Alvarez had a Guatemala City office in 1997 that he shared with two associates who made contact with Posada. He plans to testify that Posada and the others brought components to the office that were later used to assemble the Cuban bombs. Alvarez also should detail a fax signed by "Solo," another Posada alias, which recounts receiving $3,200 from associates in New Jersey.

But Cardone also granted the defence permission to travel to Guatemala and speak to Alvarez's secretary, Cecilia Canel Pelen, who will apparently say the fax was in Alvarez's handwriting, not Posada's, and otherwise contradict her former boss.
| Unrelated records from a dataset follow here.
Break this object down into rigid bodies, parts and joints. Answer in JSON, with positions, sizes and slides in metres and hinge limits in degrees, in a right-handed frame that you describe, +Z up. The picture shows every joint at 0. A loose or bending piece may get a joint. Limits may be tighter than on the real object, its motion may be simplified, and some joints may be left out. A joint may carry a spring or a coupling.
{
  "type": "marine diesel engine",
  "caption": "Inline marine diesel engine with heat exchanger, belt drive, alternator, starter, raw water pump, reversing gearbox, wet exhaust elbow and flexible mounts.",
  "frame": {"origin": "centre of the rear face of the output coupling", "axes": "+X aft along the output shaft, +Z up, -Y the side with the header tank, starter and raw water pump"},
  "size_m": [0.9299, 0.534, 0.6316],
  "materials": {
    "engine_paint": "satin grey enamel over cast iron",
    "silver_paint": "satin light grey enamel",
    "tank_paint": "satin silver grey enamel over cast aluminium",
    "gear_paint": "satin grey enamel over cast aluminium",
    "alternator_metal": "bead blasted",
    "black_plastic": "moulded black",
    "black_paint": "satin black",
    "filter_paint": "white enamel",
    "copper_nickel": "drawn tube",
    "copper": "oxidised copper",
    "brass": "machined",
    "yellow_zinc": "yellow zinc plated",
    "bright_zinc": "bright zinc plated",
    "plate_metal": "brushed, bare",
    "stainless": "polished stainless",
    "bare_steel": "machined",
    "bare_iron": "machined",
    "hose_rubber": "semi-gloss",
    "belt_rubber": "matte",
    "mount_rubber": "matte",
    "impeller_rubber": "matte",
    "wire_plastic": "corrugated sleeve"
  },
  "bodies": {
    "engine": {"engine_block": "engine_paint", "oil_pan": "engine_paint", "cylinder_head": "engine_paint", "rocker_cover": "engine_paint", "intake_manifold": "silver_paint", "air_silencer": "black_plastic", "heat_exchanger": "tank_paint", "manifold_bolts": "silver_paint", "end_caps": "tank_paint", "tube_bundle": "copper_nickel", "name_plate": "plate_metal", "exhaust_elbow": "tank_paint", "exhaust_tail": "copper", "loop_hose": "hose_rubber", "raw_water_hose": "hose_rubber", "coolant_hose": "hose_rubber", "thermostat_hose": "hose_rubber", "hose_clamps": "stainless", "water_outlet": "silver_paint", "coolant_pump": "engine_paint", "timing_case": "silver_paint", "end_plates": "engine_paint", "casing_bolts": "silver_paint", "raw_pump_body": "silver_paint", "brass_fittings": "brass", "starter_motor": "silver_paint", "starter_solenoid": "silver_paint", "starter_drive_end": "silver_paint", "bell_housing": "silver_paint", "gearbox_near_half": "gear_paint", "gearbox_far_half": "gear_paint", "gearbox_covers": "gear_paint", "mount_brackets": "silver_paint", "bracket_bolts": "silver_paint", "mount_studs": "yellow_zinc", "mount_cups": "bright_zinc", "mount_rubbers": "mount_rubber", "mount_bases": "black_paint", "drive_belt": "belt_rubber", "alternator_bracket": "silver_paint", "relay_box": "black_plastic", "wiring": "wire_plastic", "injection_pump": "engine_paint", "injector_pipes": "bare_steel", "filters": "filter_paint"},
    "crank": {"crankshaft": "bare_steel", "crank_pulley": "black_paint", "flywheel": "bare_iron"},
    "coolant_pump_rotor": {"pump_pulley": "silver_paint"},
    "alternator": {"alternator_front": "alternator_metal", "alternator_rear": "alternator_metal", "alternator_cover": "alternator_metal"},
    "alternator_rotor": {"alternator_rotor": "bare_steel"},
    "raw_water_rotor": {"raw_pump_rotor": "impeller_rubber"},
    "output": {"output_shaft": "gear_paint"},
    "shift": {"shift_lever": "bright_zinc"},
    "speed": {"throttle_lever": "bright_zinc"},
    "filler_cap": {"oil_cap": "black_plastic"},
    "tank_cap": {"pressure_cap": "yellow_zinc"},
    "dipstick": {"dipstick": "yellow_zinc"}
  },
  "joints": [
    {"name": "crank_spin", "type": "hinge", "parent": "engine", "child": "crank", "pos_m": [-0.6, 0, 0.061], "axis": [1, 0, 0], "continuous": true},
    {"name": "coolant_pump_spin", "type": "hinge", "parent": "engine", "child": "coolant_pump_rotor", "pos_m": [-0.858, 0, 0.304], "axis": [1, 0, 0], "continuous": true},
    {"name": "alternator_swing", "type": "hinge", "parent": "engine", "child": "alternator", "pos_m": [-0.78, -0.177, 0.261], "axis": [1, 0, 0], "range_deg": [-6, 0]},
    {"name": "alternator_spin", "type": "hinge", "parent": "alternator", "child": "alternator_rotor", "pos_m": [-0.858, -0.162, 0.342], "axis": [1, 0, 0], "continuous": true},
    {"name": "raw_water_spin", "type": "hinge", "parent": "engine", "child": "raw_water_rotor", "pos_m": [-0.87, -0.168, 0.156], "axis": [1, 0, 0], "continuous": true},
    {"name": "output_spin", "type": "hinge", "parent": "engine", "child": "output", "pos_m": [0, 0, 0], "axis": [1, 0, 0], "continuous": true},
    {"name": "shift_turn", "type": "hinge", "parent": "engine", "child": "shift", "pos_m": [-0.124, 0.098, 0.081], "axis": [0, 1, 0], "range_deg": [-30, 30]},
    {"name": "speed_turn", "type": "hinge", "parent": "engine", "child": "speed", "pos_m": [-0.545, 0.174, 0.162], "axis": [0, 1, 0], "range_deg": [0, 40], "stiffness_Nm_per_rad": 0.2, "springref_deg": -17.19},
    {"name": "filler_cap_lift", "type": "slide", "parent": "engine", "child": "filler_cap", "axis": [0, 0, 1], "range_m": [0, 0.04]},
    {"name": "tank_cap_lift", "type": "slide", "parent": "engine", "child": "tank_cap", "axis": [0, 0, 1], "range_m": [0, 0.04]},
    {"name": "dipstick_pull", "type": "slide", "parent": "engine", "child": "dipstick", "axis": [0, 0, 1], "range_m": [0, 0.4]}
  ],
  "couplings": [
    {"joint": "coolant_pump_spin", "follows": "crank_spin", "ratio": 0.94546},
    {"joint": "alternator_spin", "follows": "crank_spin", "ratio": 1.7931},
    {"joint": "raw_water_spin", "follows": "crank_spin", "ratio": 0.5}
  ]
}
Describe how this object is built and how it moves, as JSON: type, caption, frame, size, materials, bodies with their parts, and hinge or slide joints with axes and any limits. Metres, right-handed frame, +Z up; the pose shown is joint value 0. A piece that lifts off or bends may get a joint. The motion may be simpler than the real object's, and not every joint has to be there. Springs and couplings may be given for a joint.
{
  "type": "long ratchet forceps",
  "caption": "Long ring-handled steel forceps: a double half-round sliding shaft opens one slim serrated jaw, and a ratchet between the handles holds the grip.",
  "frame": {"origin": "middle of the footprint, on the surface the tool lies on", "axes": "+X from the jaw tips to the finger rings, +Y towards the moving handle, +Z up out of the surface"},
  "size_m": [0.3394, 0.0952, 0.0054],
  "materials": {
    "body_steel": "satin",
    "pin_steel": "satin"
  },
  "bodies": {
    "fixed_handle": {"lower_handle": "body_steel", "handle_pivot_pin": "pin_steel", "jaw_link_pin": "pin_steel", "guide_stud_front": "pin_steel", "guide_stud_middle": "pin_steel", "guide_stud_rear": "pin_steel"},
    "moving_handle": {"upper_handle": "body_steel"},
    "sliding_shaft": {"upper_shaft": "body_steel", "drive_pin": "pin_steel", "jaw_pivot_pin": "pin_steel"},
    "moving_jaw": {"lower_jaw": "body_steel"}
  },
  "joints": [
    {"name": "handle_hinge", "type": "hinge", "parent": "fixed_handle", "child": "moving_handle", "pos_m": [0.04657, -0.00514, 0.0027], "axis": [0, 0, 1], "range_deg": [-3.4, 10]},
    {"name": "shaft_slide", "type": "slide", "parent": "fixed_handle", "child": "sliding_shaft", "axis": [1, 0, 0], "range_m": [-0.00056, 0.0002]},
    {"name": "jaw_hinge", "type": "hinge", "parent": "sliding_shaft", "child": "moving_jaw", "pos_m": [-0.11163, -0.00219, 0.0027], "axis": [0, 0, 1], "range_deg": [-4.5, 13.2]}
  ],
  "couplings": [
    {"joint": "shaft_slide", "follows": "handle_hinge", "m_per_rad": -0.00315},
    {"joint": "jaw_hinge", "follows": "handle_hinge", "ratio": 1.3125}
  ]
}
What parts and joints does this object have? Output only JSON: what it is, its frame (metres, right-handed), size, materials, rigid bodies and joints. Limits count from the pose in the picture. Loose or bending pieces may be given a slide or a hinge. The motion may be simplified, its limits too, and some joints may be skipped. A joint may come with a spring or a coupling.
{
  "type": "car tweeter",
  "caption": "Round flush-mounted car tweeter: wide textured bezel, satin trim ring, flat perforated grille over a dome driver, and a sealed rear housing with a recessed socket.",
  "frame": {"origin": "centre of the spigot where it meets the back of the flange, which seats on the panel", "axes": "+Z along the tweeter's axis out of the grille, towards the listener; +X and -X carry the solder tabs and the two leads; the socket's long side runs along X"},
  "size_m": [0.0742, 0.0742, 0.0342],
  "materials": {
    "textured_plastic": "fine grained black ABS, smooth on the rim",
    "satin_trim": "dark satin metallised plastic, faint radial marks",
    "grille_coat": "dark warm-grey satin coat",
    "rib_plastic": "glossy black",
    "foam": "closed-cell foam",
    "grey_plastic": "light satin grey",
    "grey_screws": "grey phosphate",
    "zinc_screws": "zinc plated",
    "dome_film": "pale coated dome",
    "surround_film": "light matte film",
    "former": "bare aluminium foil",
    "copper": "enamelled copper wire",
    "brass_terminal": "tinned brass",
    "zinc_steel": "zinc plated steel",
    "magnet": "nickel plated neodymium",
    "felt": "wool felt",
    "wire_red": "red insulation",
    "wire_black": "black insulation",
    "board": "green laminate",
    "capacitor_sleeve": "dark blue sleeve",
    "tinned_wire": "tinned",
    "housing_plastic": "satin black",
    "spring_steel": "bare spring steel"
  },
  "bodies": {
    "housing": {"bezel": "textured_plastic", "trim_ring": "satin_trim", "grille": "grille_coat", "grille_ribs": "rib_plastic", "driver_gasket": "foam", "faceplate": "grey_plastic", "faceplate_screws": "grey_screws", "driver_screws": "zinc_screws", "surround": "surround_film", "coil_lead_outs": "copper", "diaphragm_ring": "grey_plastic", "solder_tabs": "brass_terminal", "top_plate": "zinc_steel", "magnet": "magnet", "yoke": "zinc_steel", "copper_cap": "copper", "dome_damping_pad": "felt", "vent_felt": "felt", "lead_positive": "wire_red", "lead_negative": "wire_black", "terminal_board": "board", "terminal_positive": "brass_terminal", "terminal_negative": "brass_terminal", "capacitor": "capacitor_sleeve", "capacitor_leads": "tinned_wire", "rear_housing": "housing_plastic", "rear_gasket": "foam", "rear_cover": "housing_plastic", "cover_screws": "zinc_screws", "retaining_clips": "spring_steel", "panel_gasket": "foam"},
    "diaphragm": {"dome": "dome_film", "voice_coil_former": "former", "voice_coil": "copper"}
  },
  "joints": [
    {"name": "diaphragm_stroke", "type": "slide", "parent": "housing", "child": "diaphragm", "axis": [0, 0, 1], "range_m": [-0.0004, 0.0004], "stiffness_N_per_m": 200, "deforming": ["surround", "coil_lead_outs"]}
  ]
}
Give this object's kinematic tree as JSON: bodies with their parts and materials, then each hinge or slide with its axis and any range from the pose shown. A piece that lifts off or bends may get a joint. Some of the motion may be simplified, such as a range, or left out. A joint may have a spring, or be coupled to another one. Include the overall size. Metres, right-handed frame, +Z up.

The prosecution says Canel Pelen has been unwilling to co-operate in the trial for more than two years, but the defence believes it can convince her to change her mind.

Posada was arrested in Panama in 2000 and linked to a plot to kill Castro during a summit there. He was pardoned in 2004, however, and turned up in the U.S. — prompting the current charges against him.

He was held in Texas and New Mexico immigration detention centres for about two years, but released in 2007 and has been living in Miami.